I’ve always had this idea of being extremely creative out at the extreme ends of my emotional spectrum. It always seemed to be where the juiciest bits would float to the top and find their way into my work. I mean, it seems like a poetic sort of thing doesn’t it? Writing out on the ragged edge? Suffering and bleeding for the art?
Trouble is, that’s not always the case. With the help of hindsight and a file saving structure that shows me when things were actually written, I can now see quite clearly that a lot of that stuff… isn’t terribly good. It was very therapeutic at the time and probably helped keep me sane for a couple more days, but it’s not always the best poetry and usually not something I’d be willing to let anyone else read.

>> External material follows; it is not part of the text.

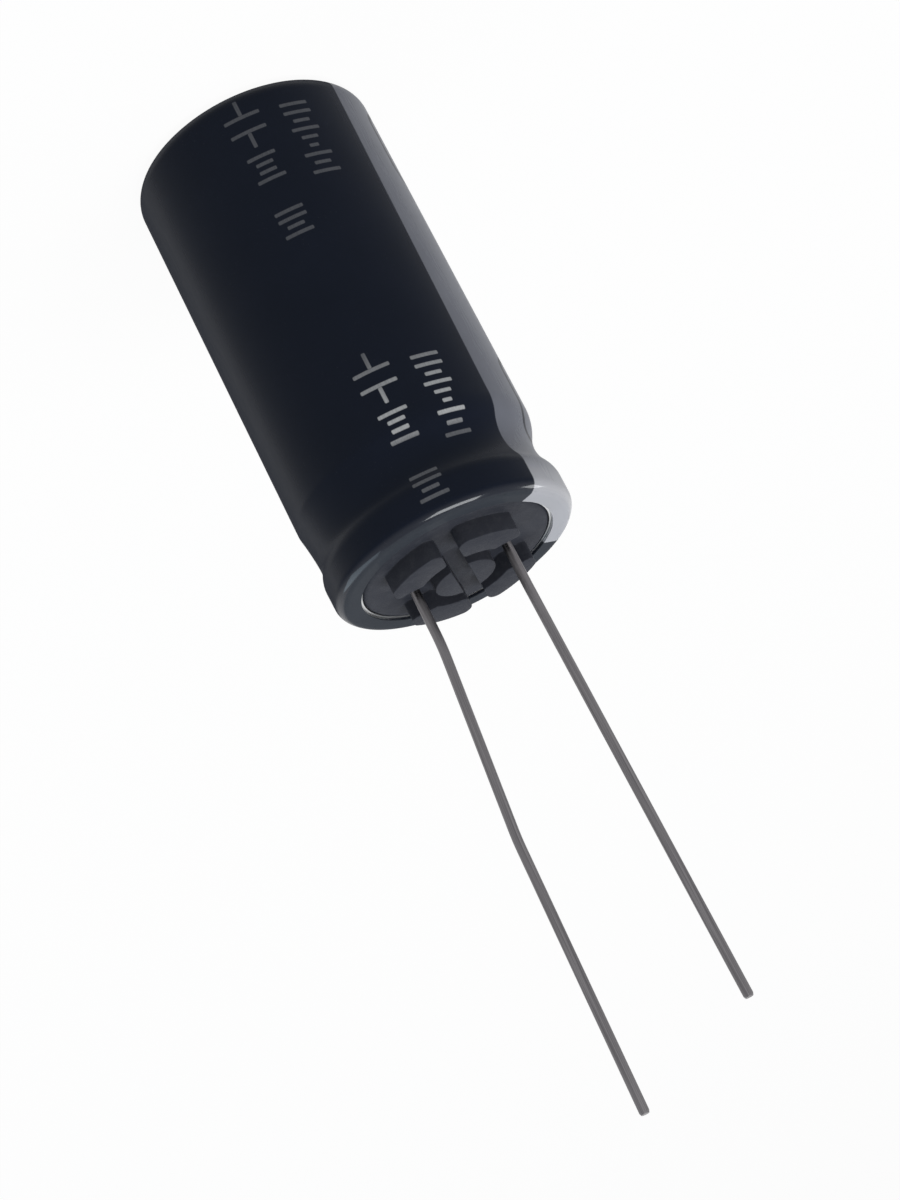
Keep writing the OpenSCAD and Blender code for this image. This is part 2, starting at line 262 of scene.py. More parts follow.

Turns out that, for me at least, I get very whiny out there on the ragged edge. And if I go further than that? It’s pretty much shutdown. Which is where I’m at now. Turns out a worldwide pandemic induces a whole lot of stress. Who woulda thunk it, right?!
However, that doesn’t mean I’m running up the white flag. My plan now is to get a little mental WD-40 into the mechanism and see if I can’t get the gears working again. I’m not sure exactly how that’ll work (and am open to suggestions in the comments), but it’s better than sitting here gathering rust.